Some interesting points here, Ruth; it may be an oversimplification on my part, but there are elements of this idea (at least, allegorically) which reminded me of the confirmation bias (almost as though the more fervently someone else were to enact this role, we enact our own right back) - I think we see evidence of this in more troubled communities, for example. It does raise a few interesting questions/points for me, though:
I. Could we say that people adopt these roles more strictly against singular causes, ie. is the role realized to a lesser extent when parcelled out over larger people groups? Will the feeling be stronger in a smaller, more concentrated group?

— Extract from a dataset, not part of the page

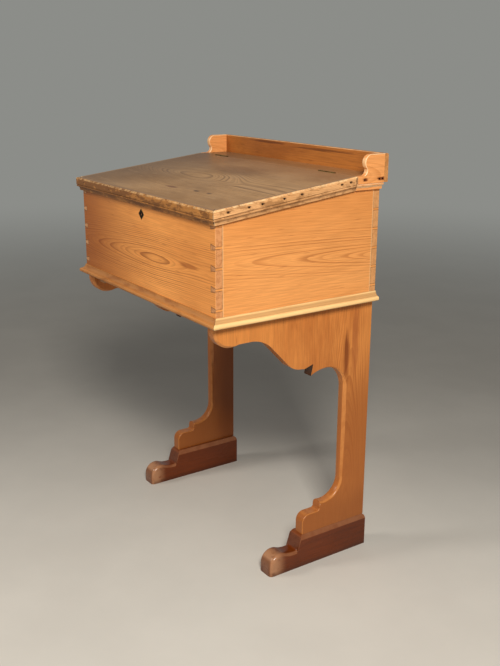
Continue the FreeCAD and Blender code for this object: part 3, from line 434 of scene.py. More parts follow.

II. Would it be fair to make the claim that only humans could legitimize this sort of behaviour? In other words, does Freud's "super-ego" act as some sort of mechanism for this behaviour, or could it be said that lesser creatures behave the same way (at times) in nature?
III. This is more of a claim than a question, but I don't think (and maybe this isn't what your contention was) that VPR alone could possibly address all of various nuances of ideological differences on our planet. I think we as a species DO INDEED suffer a bit of an identity crisis in this regard, and I absolutely believe that the VPR paradigm both validates and consoles many of us, but I think, for example - and to address you from earlier - that the satire, ridicule and attack of atheists against religion (maybe even other atheists) cannot all be explained by this principle alone. I think it's partly instinctual and partly adopted through the evolution of our social behaviour/ego and ability to rationalize/excuse the things we do, but I believe that sometimes an idea or action is just worthy of scrutiny or confrontation, even if it doesn't yet contain any potential for harm.
Great post - what an intriguing conversation :)
I would have to agree Ruth. I would enjoy learning more about mind games. I'm going to add that book to my Amazon list.